In an article in Harvard Business Review, Dr. David Brendel takes it a step further. In addition to the liberal arts skills that Zakaria cites, he argues that philosophical reflection is essential for effective leadership. I agree. However, I also think that he overlooks another benefit of philosophy: it teaches practical skills that managers need now more than ever.
The Logic of Aristotle
Logic is a term that is frequently misused. Often, when people say something is “logical” or “valid,” they mean that they think it is true, but that’s a misnomer. Logic applies only to whether a statement is internally consistent. Something can be logical and false, just as a statement can be logically nonsensical, but true nonetheless.
That’s the essence of Aristotle’s logic, which survived for nearly 2000 years without any significant addition or amendment. At the core of Aristotelian logic is the syllogism, which allows us to judge the validity of statements by their structure alone, even when stripped of content.
Once you become trained in logic, you will find a surprising amount of common business communication doesn’t meet its standard. For example, if I say that social media is a good idea because “everybody knows it is,” I am making a logical error called begging the question, because I am taking for granted precisely what is in dispute.
In the digital age, it is becoming increasingly difficult to separate logic from technology. Learning calculus is useful for engineering bridges, but software engineers code by logic. I might even go as far as to say that logicians make better coders, but that would open me up to accusations of confirmation bias, which often leads to logical errors.
Gödel’s Incompleteness Theorems
Although Aristotle’s theory of logic is almost unparalleled in its power and longevity, by the late 19th century, people like Frege and Cantor began to notice that it had flaws. They tried to patch up the system, but every time they did, more holes appeared. Eventually, Russell’s paradox unearthed a contradiction that no one seemed to be able to reconcile.

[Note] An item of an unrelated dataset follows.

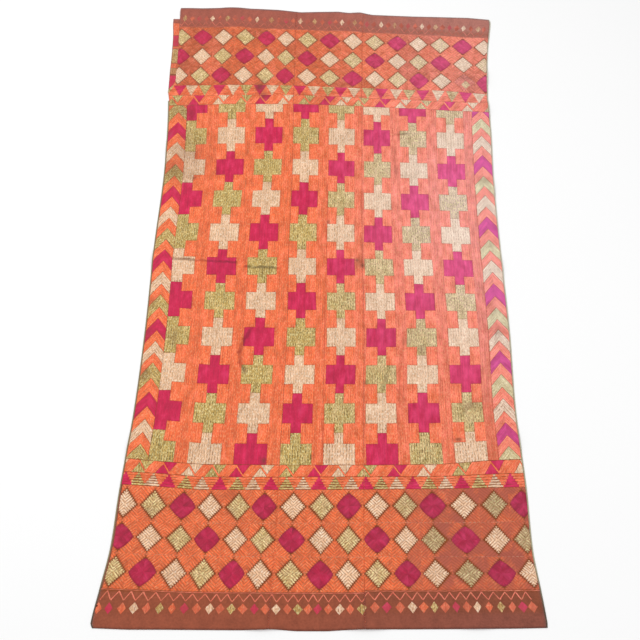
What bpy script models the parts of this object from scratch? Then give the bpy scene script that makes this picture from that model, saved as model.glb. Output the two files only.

That created a full-scale crisis which threatened the very fabric of western thought. Logicians scrambled to close the hole, but in 1931 a 25 year-old Austrian logician named Kurt Gödel published his incompleteness theorems, which determined that logic was broken forever. In effect, he proved that every logical system crashes eventually. It’s just a matter of time.
Managers should take note. Every time you think you have built the perfect system for compensation, logistics or whatever, be assured that it is inherently flawed. That’s not a bug, it’s a feature of all logical systems. As much as we may wish otherwise, it’s a basic fact; not only of life, but of logic.
Ironically, our current dependence on logic is based on the Austrian’s work. A few years after he published his famous theorems, a young Alan Turing used Gödel’s methods to develop a universal computer, which led to the digital economy we know today.
Wittgenstein On Communication
One reality that executives need to face is the increasing importance of communication and collaboration. As Leonard Read aptly pointed out in his 1966 essay, I, Pencil, even the manufacture of a simple object is beyond the reach of a single person. Today, the world has become far more complex and the need to communicate effectively even greater.
The journal Nature recently noted that the average scientific paper has four times as many authors as it did when Read published his essay, so communication has become essential for innovation. Unfortunately, many executives communicate quite poorly, but can find very helpful guidance from Ludwig Wittgenstein.
Wittgenstein’s work in this area is vast, but perhaps his most important idea is his refutation of private language. Anybody who has sat through a jargon filled meeting is familiar with the problem of a private language. Acronyms and neologisms can provide helpful shorthand for complex ideas, but can also obscure their meaning.
Wittgenstein’s point was not only that private languages such as jargon can confuse the listener, but also the speaker. In effect, he argued that if you can’t explain something in a public language that everyone can understand, you don’t really understand it yourself.
So, while technical language can be helpful, even necessary, try to explain things in everyday terms — even to yourself. Not only will you become a better communicator, your own grasp will improve as well.
Rawls’ Veil Of Ignorance
A final issue that is of great concern of executives today is fairness. From executive pay to discrimination complaints, treating people fairly is no longer just a moral concern, but a major source of liability. Besides legal liability, consumers often levy a heavy social tax on firms they see as acting unfairly.
Executives are often urged to show empathy — to put themselves in others shoes — and that can be helpful in one-on-one encounters. However, for creating a just organization, John Rawls’ concept of the veil of ignorance can be much more helpful.
The basic idea is to think about how you would like things to work if you had no idea where you would end up in the system. So, for example, if you were a line worker, you might be offended by the higher salaries of executives. On the other hand, if you were a manager, you would also want to be compensated for your advancement and achievement.
The veil of ignorance, like other philosophical concepts, doesn’t lead to easy answers, but it does help lead to the right questions And that’s the true value of philosophy in business life. It can lead, as Dr. Brendel argues, to valuable self reflection. But perhaps more importantly, it can help us think more clearly about the practical issues we face everyday.